The concept of cloud computing came into the picture since 1960 by work of researcher John McCarthy. McCarthy's work was dedicated to making cloud computing a public utility which would benefit the society in whole. This idea of McCarthy’s idea was further carried ahead by Doughlas Parkhill. Doughlas Parkhill explored the characteristics of cloud computing in his book “The Challenge of Computer Utility” in 1966 (Kaufman, 2009). The term ‘cloud' roots back in the telecommunication world, where the telecommunication companies started offering reasonable quality VPN services at lower cost. Before VPN, the telecommunication service providers provided dedicated point-to-point data circuits. These dedicated point-to-point data circuits resulted in the wastage of network bandwidth. Using VPN services enables the switching of traffic to balance the utilization of the overall network. Cloud computing extends this concept to servers and network infrastructure (Jadeja & Modi, 2012). Big players in this industry have already dived and had successfully implemented cloud computing, be it Amazon, IBM, Google or other smaller companies, all are shifting their computation base to the cloud.

Internet has changed computing in a radical way from its initial days to the present day. Cloud computing has emerged in leaps and bounds since the dawn of internet in the past decade. A large number of facilities of prevalent computing are now provided over the internet. These facilities have led to the shifting and evolution of the concept of parallel computing, to grid computing, to distributed computing, and currently to cloud computing. The notion of cloud computing has been around for quite some time, but it is still an emerging field of computer science. It has spread to wide range of facilities provided over internet. Technically, cloud computing may be defined as computing environment where the computing needs of one party can be outsourced to another party via internet (NIST, 2018). There are many advantages of cloud computing, the most important is that an end user need not to invest in any infrastructure and hence not for installation. Since there is no such infrastructure or installation, no manpower is required to handle or maintain the infrastructure, which leads to a tremendous reduction in cost. Other advantages include: easy management, uninterrupted service, disaster management, green computing to name a few.

The National Institute of Standards and Technology (NIST) provides the definition of cloud computing, which says that:

Cloud computing is a model for enabling convenient, on-demand network access to a shared pool of configurable computing resources (e.g., networks, servers, storage applications, and services) that can be rapidly provisioned and released with minimal management effort or service provider interaction. (NIST, 2018)

In cloud computing, service is requested from the cloud, and the end user is not required to know the configuration and the physical location of the system which is delivering the services requested.
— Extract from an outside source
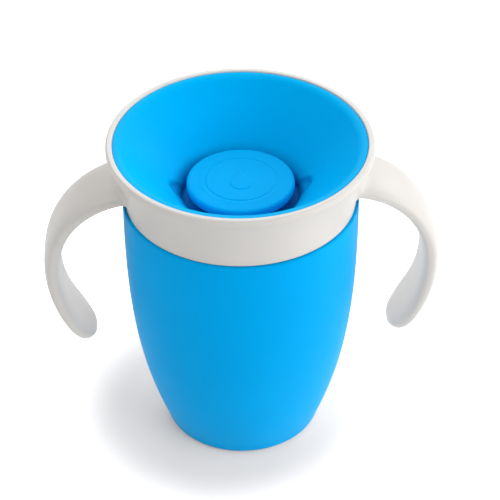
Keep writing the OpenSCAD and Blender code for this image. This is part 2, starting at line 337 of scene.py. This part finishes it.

It deals with computation resources, software, Platform and data storage services (Satish, Manjunath, & Hegadi, 2017). Cloud computing moves the data and related computing away from the personal computers to large data processing centers. Cloud computing combines all distributed resources and makes optimal use of resources to be able to solve significant computation problems and aims for higher throughput. Cloud computing deals with virtualization, scalability, interoperability, quality of service and the delivery models of the cloud, namely private, public and hybrid (Yaseen, Swathi, & Kumar, 2017). Due to many advantages of cloud computing, almost all the applications are using the cloud for computation, and one of them is Predictive Computing.